A co z tarasem na parterze lub blisko lasu?

Jeśli masz ten przywilej i mieszkasz na parterze z własnym tarasem, to zasady są w zasadzie takie same jak dla balkonów w bloku. Wszystko sprowadza się do bezpieczeństwa i niezakłócania spokoju sąsiadów. Jeśli Twój taras jest częścią zabudowy wielorodzinnej, to przepisy przeciwpożarowe i regulaminy wspólnoty mają takie samo zastosowanie.

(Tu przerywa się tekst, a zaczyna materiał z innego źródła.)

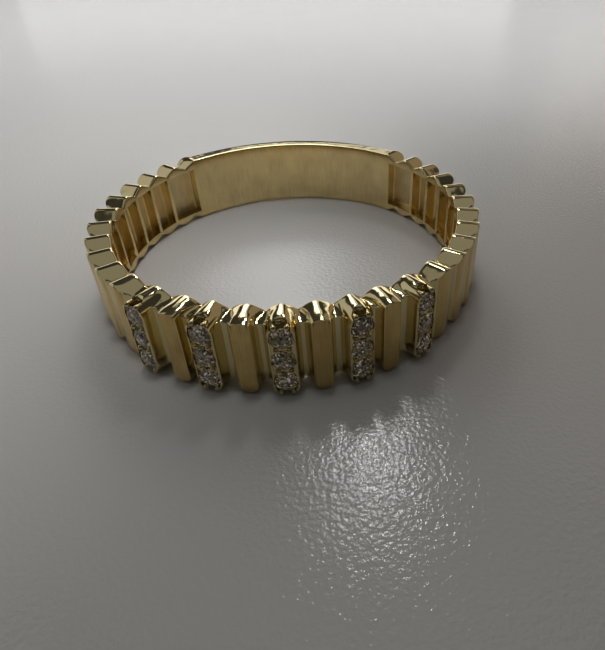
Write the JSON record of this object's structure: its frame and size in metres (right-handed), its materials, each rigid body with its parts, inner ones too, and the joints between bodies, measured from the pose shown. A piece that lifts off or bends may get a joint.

Czyli grill elektryczny – tak, węglowy i gazowy (z uwagi na butlę) – nie.

Zupełnie inaczej ma się sytuacja, jeśli posiadasz domek jednorodzinny na przedmieściach z własnym tarasem. Wtedy możesz cieszyć się grillowaniem bez większych ograniczeń, oczywiście z zachowaniem podstawowych zasad bezpieczeństwa pożarowego. Świetnym i bezpiecznym rozwiązaniem może być nawet kominek z grillem na tarasie.

Pamiętaj jednak o jednym, bardzo ważnym przepisie, jeśli mieszkasz blisko terenów leśnych. Jeśli Twój balkon lub posesja znajdują się w odległości mniejszej niż 100 metrów od granicy lasu, łąk, torfowisk czy wrzosowisk, rozpalanie grilla węglowego jest surowo zabronione. Wynika to z Rozporządzenia w sprawie ochrony przeciwpożarowej budynków, innych obiektów budowlanych i terenów. W takich miejscach ogień można rozniecać tylko w punktach do tego wyznaczonych przez właściciela lub zarządcę lasu.

Grillowanie na balkonie w bloku to nie mit, ale rzeczywistość obwarowana ścisłymi zasadami. Jeśli postawisz na odpowiedni sprzęt – bezdymny grill elektryczny – i będziesz pamiętać o sąsiedzkiej życzliwości, ciszy oraz skrupulatnym przestrzeganiu zasad bezpieczeństwa przeciwpożarowego, nic nie stoi na przeszkodzie, abyś cieszył się smakiem lata w domowym zaciszu, bez obaw o mandaty czy gniew sąsiadów. Pamiętaj, że odpowiedzialność to podstawa udanego grillowania!